Chenault, former board chairman Bill Briscoe, friend of the theater and retired Judge David Breland, program chairman Ron Simmons, and local musician and sound engineer Chris Kemp traveled to Franklin this month to tour the theater and talk with its staff. “Our takeaway was, of course: We need to do better. But we’ve known that for a while,” Chenault said. “We know it’s not going to happen overnight, as much as we would like for it to, but we just have to start somewhere.” Chenault said he hopes to visit several other theaters during an April trip to Florida. Franklin Theater Director Dan Hays said the 300-seat theater — less than half the size of the 677-seat Princess — has a $1.5 million budget — nearly triple that of the Princess. But only about 15 percent, or $225,000, comes from donations, while the rest is made on rentals and box office and concessions sales, Hays said. The theater is owned by the nonprofit Heritage Foundation of Franklin and Williamson County. It receives no government funding, Hays said. About half the Princess’ $675,000 annual budget is contributed by the city, county and other donors, Chenault said.
Executive Director Lindy Ashwander is set to retire April 30 after nearly 30 years with the theater. Chenault said he doesn’t know who will fill that position. 3 key areas Chenault said the Princess will concentrate on three key areas of programming in the future: theater, music and movies. “We’re not going to get away from our theatrical roots,” he said. “We’re still going to have our professional series. We’re still going to be doing events ourselves and for other people who want to rent. … We’re going to keep with those roots, but branch out to do other things as well.” The Franklin Theatre was formerly an independent movie house. The Heritage Foundation took it over after its closure in 2007. Following an $8 million renovation and “reinvention,” it reopened about three years ago with a new business model, Hays said. “We continue to be a movie house, but our primary focus is on being a live music venue,” he said. “It’s a matter of being willing to take risks, of course. That’s a big part of the music business. At the end of the day, it’s not what the artist needs and what we need — it’s what people are willing to pay.” Hays said the theater aims to book original, high-caliber, high-integrity artists in a variety of genres. “We don’t just do country or rock or what have you — we do all types of music, whether it’s jazz, classical or bluegrass,” he said. “Every show that we do isn’t a success, but selling 95 percent of our tickets means that we’ve gotten pretty good at understanding the market and bringing in talent that is going to work.”

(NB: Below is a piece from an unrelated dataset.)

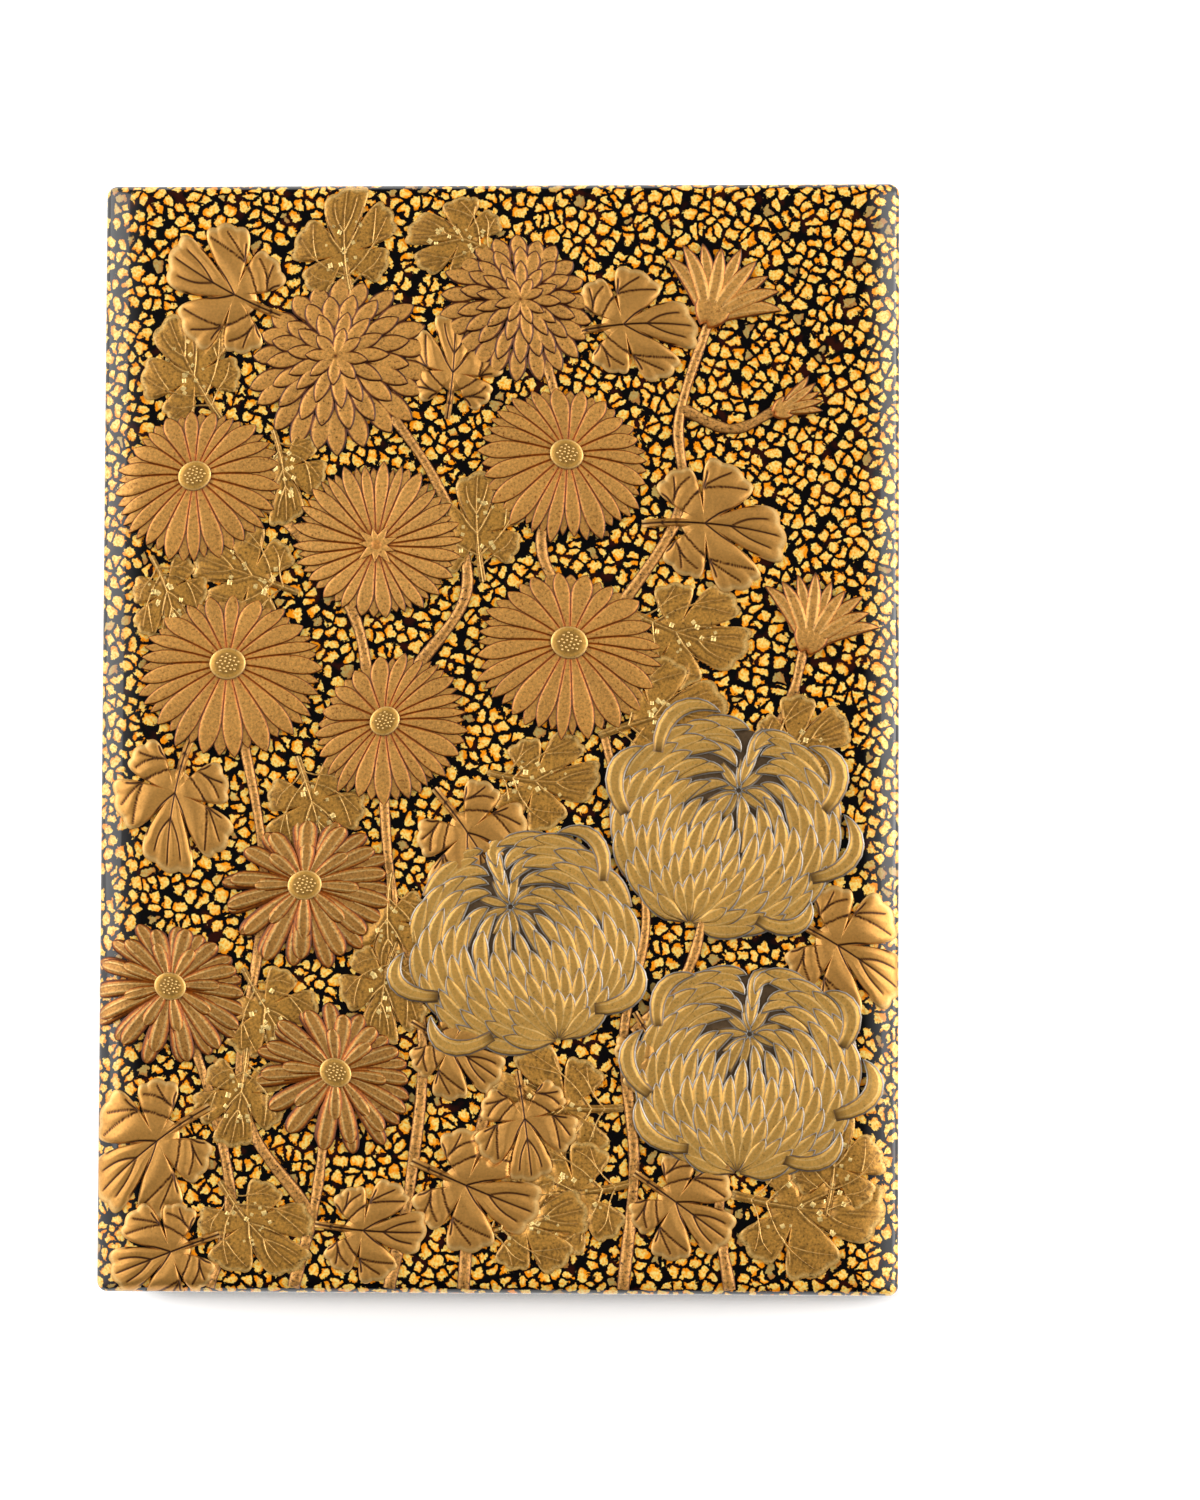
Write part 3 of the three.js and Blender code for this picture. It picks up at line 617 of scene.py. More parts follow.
def raised_gold_finish(name, body, pale, groove, deep, metallic=0.5, roughness=0.36, grit=1.0):
    """Gold powder on built-up lacquer, polished by hand: satin and faintly grainy, with brown lacquer in
    the pits between grains. The crest share paints it paler: a painted highlight on the tops and ribs
    of petals, on the crests and rims of leaves and on the left side of stems, and the paler gold of cut
    squares, seeds and raised veins. The groove share paints it towards the groove and then the deep
    colour: the lacquer that shows in the grooves, with painted shade. The powder's grain of about
    0.05 mm is drawn five times as coarse so that it shows."""
    finish, tree, surface = new_finish(name)
    place = add_node(tree, "ShaderNodeTexCoord").outputs["Object"]
    shade = add_node(tree, "ShaderNodeAttribute", attribute_name="relief_shade")
    part = add_node(tree, "ShaderNodeSeparateColor", {0: shade.outputs["Color"]})
    cloud = add_node(tree, "ShaderNodeTexNoise",
                     {"Vector": place, "Scale": 1 / (GOLD_CLOUD * MM), "Detail": 4.0}).outputs[0]
    grain = add_node(tree, "ShaderNodeTexNoise",
                     {"Vector": place, "Scale": 1 / (GRAIN_PITCH * MM), "Detail": 2.0,
                      "Roughness": 0.7}).outputs[0]
    tone = add_node(tree, "ShaderNodeMath", {0: cloud, 1: 0.5, 2: part.outputs[2]},
                    operation="MULTIPLY_ADD").outputs[0]
    speck = add_node(tree, "ShaderNodeMath", {0: grain, 1: 2.6 * grit, 2: tone},
                     operation="MULTIPLY_ADD").outputs[0]
    middle = 0.75 + 1.3 * grit
    light = add_node(tree, "ShaderNodeMapRange",
                     {0: speck, 1: middle - 0.6, 2: middle + 0.6, 3: 0.6, 4: 1.4}).outputs[0]
    pit = add_node(tree, "ShaderNodeMapRange", {0: grain, 1: 0.38, 2: 0.28, 4: 0.5 * grit}).outputs[0]
    low = add_node(tree, "ShaderNodeMath", {0: part.outputs[0], 1: pit}, operation="MAXIMUM").outputs[0]
    # Painted highlight from the crest share, painted shade with the lacquer's colour from the groove share
    crest = add_node(tree, "ShaderNodeMix", {0: part.outputs[1], 6: linear(body), 7: linear(pale)},
                     data_type="RGBA").outputs[2]
    shallow = add_node(tree, "ShaderNodeMapRange", {0: low, 1: 0.05, 2: 0.5}).outputs[0]
    lowest = add_node(tree, "ShaderNodeMapRange", {0: low, 1: 0.45, 2: 0.9}).outputs[0]
    colour = add_node(tree, "ShaderNodeMix", {0: shallow, 6: crest, 7: linear(groove)},
                      data_type="RGBA").outputs[2]
    colour = add_node(tree, "ShaderNodeMix", {0: lowest, 6: colour, 7: linear(deep)},
                      data_type="RGBA").outputs[2]
    colour = add_node(tree, "ShaderNodeVectorMath", {0: colour, 1: light}, operation="MULTIPLY").outputs[0]
    bump = add_node(tree, "ShaderNodeBump",
                    {"Height": grain, "Distance": GRAIN_DEPTH * grit * MM, "Strength": 0.6})
    tree.links.new(colour, surface.inputs["Base Color"])
    tree.links.new(bump.outputs[0], surface.inputs["Normal"])
    surface.inputs["Metallic"].default_value = metallic
    surface.inputs["Roughness"].default_value = roughness
    return finish


LEAF_EDGE = 0.16
POLISHED_CREST = 0.5
ENGRAVED_CREST = 0.24
CUT_VEIN_WIDTH = 0.085
CUT_VEIN_DEPTH = 0.07
PILLOW_WIDTH = 0.65
RAISED_VEIN_HALF_WIDTH = 0.085
RAISED_VEIN_HEIGHT = 0.09
SQUARES_PER_LEAF = 16
SQUARE_HALF_SIDES = (0.11, 0.24)
LEAF_MIDDLE = 0.44
LEAVES = [
    # across, along, length, direction in degrees, polished
    (-20, 39.5, 13, 160, True), (-14, 41, 11, 105, False), (0, 45.5, 9, 150, False),
    (6.5, 38, 12, 15, True), (-26.5, 30, 11, 125, False), (-5, 30, 10, 80, True),
    (13.5, 20, 13.5, 5, True), (12, 12, 12, -30, False), (-19, 13.5, 10.5, 160, False),
    (-1.5, 14.5, 10.5, 100, False), (-29, 0, 13, -110, True), (-19, -2, 10.5, -70, False),
    (-6, -5, 12, -50, True), (9.5, 0, 12.5, 20, False), (-10, -13, 10, -100, False),
    (27, -17, 13, -25, True), (13, -26, 10, -60, True), (12, -35, 12.5, -175, False),
    (-8, -27, 10, -30, True), (-27, -35, 13.5, -150, True), (-24, -22, 10, -60, False),
    (-8, -40, 13, -25, True), (13, -42, 12.5, -165, False), (13, -41, 11, -35, True),
    (22, -43, 14.5, -15, False), (-26, -42, 11, -60, False), (-17, -46, 10.5, -10, True),
    (-2, -47, 11, 15, False), (-26, -47, 11, -160, True), (24, -3, 10, 25, False),
    (-23.5, -29.5, 9.5, -95, False), (-9.5, -19.5, 9.5, -110, False), (2, -31.5, 10.5, -80, True),
    (31, -45, 10.5, 75, False), (-33, 17, 8.5, -60, False), (-21.5, 29, 9, -70, False),
    (-1, -3.5, 10.5, -15, False),
]
LOBES = np.array([
    # direction and half width in degrees, then reach in shares of the leaf's length
    (0, 31, 0.56), (61, 30, 0.5), (-61, 30, 0.5), (122, 31, 0.42), (-122, 31, 0.42),
])
SINUS_DEPTH = 0.68
LEAST_REACH = 0.17
STALK_HALF_WIDTH = 0.03
VEINS = [
    # from and to, in shares of the leaf's length from its middle, and how far the vein bows out
    (-0.44, 0, 0.5, 0, 0), (-0.3, 0, -0.19, 0.32, -0.04), (-0.2, 0, 0.21, 0.38, 0.05),
    (0.0, 0, 0.35, 0.17, 0.03), (0.18, 0, 0.44, 0.1, 0.02), (-0.05, 0.2, 0.05, 0.37, -0.02),
    (-0.01, 0.245, 0.31, 0.28, 0.01), (-0.22, 0.125, -0.28, 0.2, -0.01), (-0.2, 0.163, -0.08, 0.32, 0.02),
]
VEINS = np.array(VEINS + [(a, -b, c, -d, -bow) for a, b, c, d, bow in VEINS[1:]])
vein_share = np.linspace(0, 1, 7)[:, None]
vein_along = VEINS[:, None, 2:4] - VEINS[:, None, :2]
vein_side = np.stack([-vein_along[..., 1], vein_along[..., 0]], -1)
vein_side = vein_side / np.linalg.norm(vein_side, axis=-1, keepdims=True)
vein_lines = VEINS[:, None, :2] + vein_along * vein_share
vein_lines = vein_lines + vein_side * VEINS[:, 4][:, None, None] * np.sin(math.pi * vein_share)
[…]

Hays noted that Franklin, about 20 miles south of Nashville, the “Music City,” is geographically positioned to draw excellent artists, while also having a population affluent enough to support ticket sales. The Princess is attempting to capitalize on its position between Nashville and Birmingham. Chenault said he hopes to have a “Nashville South” at the Princess that would be a reasonably priced fundraiser and a showcase of up-and-coming artists from Nashville. Princess organizers are reaching out to people with connections to the music industry for help, he said. “We’re looking at a lot of musical (acts) that would feel right at home here,” Chenault said. “That’s going to require an upgrade to our sound system, because really good artists are going to want a really good sound system.”
About $2 million of the Franklin Theatre’s revamp budget was spent on state-of-the-art sound and lighting equipment to make it a first-rate music venue, he said. Chenault said the Princess delegation also learned some things from the theater’s “extremely well thought out and professional” concessions design. “There was a separate beverage area upstairs, so if you were seated upstairs you didn’t have to walk back downstairs to get a beverage. Convenience of the patrons was in their mind when they designed the theater,” Chenault said. Chenault said the Princess has never focused heavily on concessions, but is trying to change that mentality.
About 450 of Franklin’s events each year are movies — something Chenault said he has always wanted the Princess to feature. He conjured an image of young adults and children who have never passed beneath the brilliant, multicolored marquis, doing so for their first time to watch a Saturday morning movie — perhaps dressed up to match the theme of the movie — and buying popcorn and drinks at the concession stand. The Princess would mostly show older movies, Chenault said. Hays said the Franklin Theatre also hosts a variety of community and children’s events. Renting it out to charities brings in another 30 music events each year on top of the ones produced by the theater, he said. “We kind of think of ourselves as Franklin’s living room,” he said. Hays’ words echoed the advice strategist Susan Palmer of Palmer Westport Group, a consulting firm specializing in historic theaters, had for the Princess: Become Decatur’s living room. Palmer has been hired to help the Princess identify its goals and formulate an operating plan. Chenault is expected to provide a progress report to the City Council next month.